I’ve been thinking about that poem by Larkin, the one that starts “they f*ck you up your mum and dad.”

Now, I have to confess, when I originally decided to write this post I was going to criticise Larkin for being a misery guts. This is based on the one poem that I have read by him, Toads. It’s a poem about how crappy going to work is (which I think is crap, going to work is great, if you hate it, then there’s something you can do about it, don’t just sit there and hate your life for goodness sake).

The best line out of that poem, by the way, is this:

  Their unspeakable wives
Are skinny as whippets — and yet
  No one actually starves.

He’s talking about quitting work and how “travellers” don’t do any work, but … “No one actually starves.” I like the words, ‘unspeakable’ and ‘skinny as whippets’. But no one actually starves. I guess it’s the rudeness I like. Can’t think of a way to end this messy paragraphy, apart from just saying, “lol”. Thank you, internets, for providing me with a way out.

Anyway, I then read some of his poetry and fell in love with it a little bit. But I do think he’s quite negative and unecessarily depressed.

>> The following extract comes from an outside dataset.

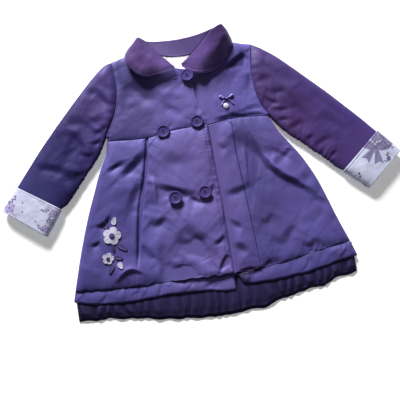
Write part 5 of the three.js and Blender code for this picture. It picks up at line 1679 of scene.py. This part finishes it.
def sprig(skirt):
    under = tree_of(skirt)
    leaves = [leaf_patch(row, under, "applique_leaf", leaf_relief) for row in LEAVES]
    bed = tree_of(skirt, *leaves)
    for row in BUDS:
        leaf_patch(row, bed, "applique_petal", raised_border)
    for row in FLOWERS:
        name, centre = row["name"], (row["x"], row["y"])
        outline = flower_reach(row["radius"])
        petals = laid_patch(name, bed, centre, outline, 160, 26, 1.0, 0.5, "applique_petal", petal_relief)
        laid_patch(
            f"{name}_heart", tree_of(petals), centre, round_reach(row["heart"]),
            48, 12, 0.9, 0.5, "applique_leaf", heart_relief,
        )


# Materials
MATERIALS = {}
HALF_WIDTH = 0.33
BLACK = (0, 0, 0)
GREY = (0.8, 0.8, 0.8)
WHITE = (1, 1, 1)

# Shades over the coat's width: the place in metres and the colour that the cloth is multiplied by. On the
# body they are painted shade, darker towards both sides where the body slopes down, and a little lighter in
# the middle; the others darken and tint the sleeves, the collar and the ruffle by place, and leave the
# ribbon as it is.
BODY_ACROSS = [
    (-0.2, (0.62, 0.64, 0.76)), (-0.095, (0.72, 0.74, 0.84)), (-0.06, (0.98, 0.98, 0.98)),
    (-0.03, (1.06, 1.05, 1.04)), (0.02, (1.04, 1.02, 1.02)), (0.045, (0.88, 0.87, 0.92)),
    (0.08, (0.74, 0.75, 0.84)), (0.2, (0.72, 0.74, 0.84)),
]
SLEEVE_ACROSS = [
    (-0.26, (0.24, 0.35, 0.56)), (-0.2, (0.3, 0.38, 0.6)), (-0.14, (0.7, 0.74, 0.9)),
    (0.12, (0.94, 0.8, 0.82)), (0.22, (0.9, 0.86, 0.95)), (0.31, (0.76, 0.94, 1.1)),
]
COLLAR_ACROSS = [(-0.02, WHITE), (0.05, (0.75, 0.72, 0.82))]
RIBBON_ACROSS = [(0.0, WHITE), (0.1, WHITE)]
RUFFLE_ACROSS = [(-0.2, (0.7, 0.7, 0.7)), (-0.1, WHITE)]


class Look:
    """A new material's nodes, and short ways to add more and to join them."""

    def __init__(self, name):
        MATERIALS[name] = bpy.data.materials.new(name)
        MATERIALS[name].use_nodes = True
        self.tree = MATERIALS[name].node_tree
        coordinates = self.add("TexCoord")
        self.place = coordinates.outputs["Object"]
        self.normal = coordinates.outputs["Normal"]

    def fill(self, node, inputs):
        """Joins each input to the socket that is given for it, or else sets it to the value."""
        for name, value in inputs.items():
            if isinstance(value, bpy.types.NodeSocket):
                self.tree.links.new(value, node.inputs[name])
            else:
                node.inputs[name].default_value = value

    def surface(self, inputs):
        self.fill(self.tree.nodes["Principled BSDF"], inputs)

    def add(self, kind, inputs=None, **settings):
        node = self.tree.nodes.new(f"ShaderNode{kind}")
        for name, value in settings.items():
            setattr(node, name, value)
        self.fill(node, inputs or {})
        return node

    def noise(self, scale, detail=3.0, stretch=None):
        place = self.place
        if stretch is not None:
            place = self.add("Mapping", {"Scale": stretch, "Vector": place}).outputs["Vector"]
        return self.add("TexNoise", {"Scale": scale, "Detail": detail, "Vector": place}).outputs["Fac"]

    def ramp(self, factor, stops):
        node = self.add("ValToRGB", {"Fac": factor})
        elements = node.color_ramp.elements
        while len(elements) < len(stops):
            elements.new(0.5)
        for element, (at, colour) in zip(elements, stops):
            element.position = at
            element.color = (*colour, 1)
        return node.outputs["Color"]

    def mixed(self, share, a, b, kind="MIX"):
        """Two colours mixed by a share, which is a number or a socket."""
        inputs = {"Factor": share, "A": a, "B": b}
        return self.add("Mix", inputs, data_type="RGBA", blend_type=kind).outputs["Result"]

    def bump(self, height, distance, strength, under=None):
        inputs = {"Distance": distance, "Strength": strength, "Height": height}
        if under is not None:
            inputs["Normal"] = under
        normal = self.add("Bump", inputs).outputs["Normal"]
        self.surface({"Normal": normal})
        return normal

    def weave(self, threads):
        """Warp and weft: two sets of fine bands multiplied together."""
        inputs = {"Scale": threads, "Distortion": 0.6, "Vector": self.place}
        warp, weft = (self.add("TexWave", inputs, bands_direction=axis) for axis in ("X", "Y"))
        both = {0: warp.outputs["Fac"], 1: weft.outputs["Fac"]}
        return self.add("Math", both, operation="MULTIPLY").outputs["Value"]

    def part(self, vector, axis, low, high):
        """Where one part of a vector lies between two limits, from 0 to 1."""
        value = self.add("SeparateXYZ", {"Vector": vector}).outputs[axis]
        return self.add("MapRange", {"From Min": low, "From Max": high, "Value": value}).outputs["Result"]

    def painted(self, name):
        """What is painted on the mesh's points under a name."""
        return self.add("Attribute", attribute_name=name).outputs


def satin(name, painted_facing_shades, shades, tint, across, roughness=0.5, sheen=0.1):
    """Satin-faced polyester with random patches and a tint, under painted light and shade.

    The first list of shades is painted light and shade by the way the cloth faces, from facing the
    hem to facing the collar: lighter where it faces the key light behind the collar and darker where
    it faces away, though the collar's list turns this round to light its inner face. "across" are
    the shades over the coat's width, and the painted shading on the points darkens the creases and
    lightens the crests.
    """
    dark, base, light = shades
    look = Look(name)
    painted_facing_shade = look.ramp(look.part(look.normal, "Y", -1, 1), painted_facing_shades)
    patches = look.ramp(look.noise(14.0), [(0.3, dark), (0.5, base), (0.72, light)])
    tinted = look.ramp(look.noise(9.0, 2.0, (1.0, 1.7, 1.0)), [(0.35, base), (0.7, tint)])
    amount = look.ramp(look.noise(5.0, 1.0), [(0.3, BLACK), (0.8, GREY)])
    colour = look.mixed(amount, look.mixed(0.3, painted_facing_shade, patches), tinted)
    stops = [((x + HALF_WIDTH) / (2 * HALF_WIDTH), shade) for x, shade in across]
    over = look.ramp(look.part(look.place, "X", -HALF_WIDTH, HALF_WIDTH), stops)
    colour = look.mixed(1.0, colour, over, "MULTIPLY")
    rough = {"To Min": roughness - 0.07, "To Max": roughness + 0.1, "Value": look.noise(60.0)}
    look.surface({
        "Base Color": look.mixed(1.0, colour, look.painted("painted_shading")["Color"], "MULTIPLY"),
        "Roughness": look.add("MapRange", rough).outputs["Result"],
        "Sheen Weight": sheen,
        "Sheen Roughness": 0.4,
        "Sheen Tint": (0.6, 0.55, 0.95, 1),
        "Specular IOR Level": 0.3,
        "Specular Tint": (0.5, 0.46, 0.95, 1),
    })
    wrinkles = look.bump(look.noise(120.0, 5.0, (1.0, 1.4, 1.0)), 0.0009, 0.18)
    look.bump(look.weave(420.0), 0.0002, 0.2, wrinkles)


def plain_cloth(name, dark, light, threads, roughness):
    look = Look(name)
    look.surface({
        "Base Color": look.ramp(look.noise(70.0, 5.0), [(0.3, dark), (0.7, light)]),
        "Roughness": roughness,
        "Specular IOR Level": 0.15,
        "Sheen Weight": 0.03,
    })
    wrinkles = look.bump(look.noise(160.0, 4.0), 0.001, 0.3)
    look.bump(look.weave(threads), 0.0003, 0.4, wrinkles)


def printed(name):
    """White cotton whose print is painted on its points."""
    look = Look(name)
    ground = look.ramp(look.noise(40.0, 4.0), [(0.3, (0.36, 0.38, 0.52)), (0.7, (0.41, 0.43, 0.57))])
    ink = look.painted("print")
    look.surface({
        "Base Color": look.mixed(ink["Alpha"], ground, ink["Color"]),
        "Roughness": 0.8,
        "Sheen Weight": 0.1,
    })
    wrinkles = look.bump(look.noise(90.0, 4.0), 0.0012, 0.3)
    look.bump(look.weave(300.0), 0.00025, 0.35, wrinkles)


def plastic(name, dark, light, roughness, shine, coat, clear=0.0):
    look = Look(name)
    look.surface({
        "Base Color": look.ramp(look.noise(90.0), [(0.3, dark), (0.7, light)]),
        "Roughness": roughness,
        "Specular IOR Level": shine,
        "Coat Weight": coat,
        "Coat Roughness": 0.12,
        "Transmission Weight": clear,
    })
    look.bump(look.noise(400.0), 0.0001, 0.25)


def floor_paint(name):
    look = Look(name)
    stops = [(0.3, (0.95, 0.95, 0.955)), (0.7, (0.97, 0.97, 0.97))]
    look.surface({
        "Base Color": look.ramp(look.noise(2.0, 1.0), stops),
        "Roughness": 0.9,
        "Specular IOR Level": 0.1,
        "Emission Color": (1, 1, 1, 1),
        "Emission Strength": 0.22,
    })


def make_satins():
    # In each satin the first list of shades is painted light and shade by the way the cloth faces: lighter
    # facing the key light behind the collar and darker facing away; on the collar it is turned round to
    # light the inner face that the key light misses, and on the ribbon it paints a highlight on the slopes
    # that face the light
    dark, base, light = (0.026, 0.019, 0.092), (0.08, 0.065, 0.22), (0.125, 0.11, 0.32)
    painted_facing_shades = [(0.3, dark), (0.5, base), (0.7, light)]
    satin("body_satin", painted_facing_shades, (dark, base, light), (0.098, 0.057, 0.2), BODY_ACROSS)
    dark, base, light = (0.018, 0.009, 0.055), (0.04, 0.023, 0.11), (0.062, 0.043, 0.165)
    painted_facing_shades = [(0.3, dark), (0.5, base), (0.7, light)]
    satin("sleeve_satin", painted_facing_shades, (dark, base, light), (0.06, 0.022, 0.1), SLEEVE_ACROSS)
    dark, base, light = (0.04, 0.02, 0.085), (0.075, 0.042, 0.155), (0.11, 0.075, 0.22)
    painted_facing_shades = [(0.04, (0.4, 0.34, 0.66)), (0.28, base), (0.5, base), (0.7, dark)]
    satin("collar_satin", painted_facing_shades, (dark, base, light), (0.1, 0.044, 0.15), COLLAR_ACROSS)
    dark, base, light = (0.02, 0.01, 0.08), (0.06, 0.035, 0.2), (0.4, 0.34, 0.66)
    painted_facing_shades = [(0.35, dark), (0.5, base), (0.62, light)]
    satin("ribbon_satin", painted_facing_shades, (dark, base, base), base, RIBBON_ACROSS, roughness=0.35, sheen=0.2)
    dark, base, light = (0.003, 0.002, 0.011), (0.011, 0.008, 0.036), (0.026, 0.021, 0.08)
    painted_facing_shades = [(0.3, dark), (0.5, base), (0.75, light)]
    satin("ruffle_cloth", painted_facing_shades, (dark, base, light), base, RUFFLE_ACROSS, roughness=0.65, sheen=0.0)


def make_materials():
    make_satins()
    printed("printed_cloth")
    plastic("button_plastic", (0.036, 0.022, 0.115), (0.052, 0.036, 0.16), 0.55, 0.1, 0.0)
    plastic("charm_plastic", (0.62, 0.58, 0.74), (0.82, 0.80, 0.9), 0.12, 0.5, 0.6, 0.25)
    plain_cloth("applique_petal", (0.30, 0.29, 0.39), (0.40, 0.39, 0.5), 260.0, 0.85)
    plain_cloth("applique_leaf", (0.03, 0.02, 0.085), (0.055, 0.038, 0.14), 260.0, 0.6)
    plain_cloth("thread", (0.03, 0.02, 0.09), (0.06, 0.045, 0.16), 900.0, 0.6)
    plain_cloth("pale_thread", (0.42, 0.40, 0.56), (0.55, 0.53, 0.68), 900.0, 0.7)
    floor_paint("floor")


# Camera, light and floor
NECK_LIGHT_FROM = (0.0, -0.6, 1.35)
NECK_LIGHT_TO = (-0.003, 0.149, 0.02)


def lamp(name, kind, at, target, power, **settings):
    """A light at a place, turned to a target."""
    light = bpy.data.lights.new(name, kind)
    light.energy = power
    for key, value in settings.items():
        setattr(light, key, value)
    holder = bpy.data.objects.new(name, light)
    holder.location = at
    holder.rotation_euler = (Vector(target) - Vector(at)).to_track_quat("-Z", "Y").to_euler()
    bpy.context.scene.collection.objects.link(holder)


def light_up():
    """A faint even light, a hard one into the neck, the key from behind the collar, and a fill."""
    world = bpy.data.worlds.new("studio")
    world.use_nodes = True
    background = world.node_tree.nodes["Background"]
    background.inputs["Color"].default_value = (1, 1, 1, 1)
    background.inputs["Strength"].default_value = 0.09
    bpy.context.scene.world = world
    lamp(
        "neck", "SPOT", NECK_LIGHT_FROM, NECK_LIGHT_TO, 75.0,
        spot_size=math.radians(4.4), spot_blend=0.5, shadow_soft_size=0.01,
    )
    lamp("key", "AREA", (-0.9, 3.9, 2.05), CAMERA_TARGET, 600.0, size=1.5, color=(1.0, 0.99, 0.97))
    lamp("fill", "AREA", (0.6, -1.2, 2.4), CAMERA_TARGET, 6.0, size=1.5, color=(0.95, 0.96, 1.0))


def lay_floor():
    mesh = bpy.data.meshes.new("floor")
    mesh.from_pydata([(-3, -3, 0), (3, -3, 0), (3, 3, 0), (-3, 3, 0)], [], [(0, 1, 2, 3)])
    mesh.materials.append(MATERIALS["floor"])
    plane = bpy.data.objects.new("floor", mesh)
    bpy.context.scene.collection.objects.link(plane)


def place_camera():
    azimuth, elevation = math.radians(CAMERA_AZIMUTH), math.radians(CAMERA_ELEVATION)
    level = math.cos(elevation)
    back = Vector((math.sin(azimuth) * level, -math.cos(azimuth) * level, math.sin(elevation)))
    lens = bpy.data.cameras.new("camera")
    lens.angle = math.radians(CAMERA_ANGLE)
    lens.dof.use_dof = False
    camera = bpy.data.objects.new("camera", lens)
    camera.location = Vector(CAMERA_TARGET) + back * CAMERA_DISTANCE
    camera.rotation_euler = back.to_track_quat("Z", "Y").to_euler()
    bpy.context.scene.collection.objects.link(camera)
    bpy.context.scene.camera = camera


def stage():
    bpy.context.scene.view_settings.view_transform = "Standard"
    lay_floor()
    light_up()
    place_camera()


def main():
    make_materials()
    stage()
    backs = [back_yoke(), back_skirt()]
    lining = neck_lining()
    left = [front_yoke_left(), front_skirt_left()]
    right = [front_yoke_right(), front_skirt_right()]
    hem_band("back_hem_band", -222, 232, 0, "left", 0.0, 260, 0.0, 61)
    bands = [
        hem_band("front_hem_band_left", 36, 232, 8, "left", BAND_FLOOR, 240, 1.6, 62),
        hem_band("front_hem_band_right", -222, 31, 0, "right", BAND_FLOOR, 300, 1.6, 63),
    ]
    ruffle("ruffle_back", -217, 224, 2.0, 0.0, 4)
    ruffle("ruffle_front_right", -217, 33.5, 3.75, 1.5, 0)
    ruffle("ruffle_front_left", 34.5, 224, 3.75, 1.5, 0)
    sleeve("right", RIGHT_ARMHOLE, 71)
    sleeve("left", LEFT_ARMHOLE, 75)
    cuffs = {"right": cuff("right", 81), "left": cuff("left", 85)}
    collar_piece = collar([*backs, lining, left[0], right[0]])
    topstitching([*right, *left], bands, collar_piece, cuffs)
    for name in BUTTONS:
        button(name)
    button_threads()
    bow(left[0])
    sprig(right[1])


main()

Be depressed, by all means, but don’t be depressed for no good reason. I’m all for being depressed if you can’t do anything about it, after all melancholy almost makes misery fun, but if you can do something about your awful life, then don’t waste any time in the doldrums.

But there.

Back to that poem. It occured to me that, yes, your mum and dad do mess you up — but then what relationship doesn’t? Seriously, that’s just people. We’re all idiots, really, and having good relationships is made up partly of the art of being resistant to getting messed up by other people’s character flaws. I guess.

There you go, Larkin. You’re a great poet, and I love your work, but it makes me sad that you were so sad.

Read Toads, An Arundel Tomb or Faith Healing.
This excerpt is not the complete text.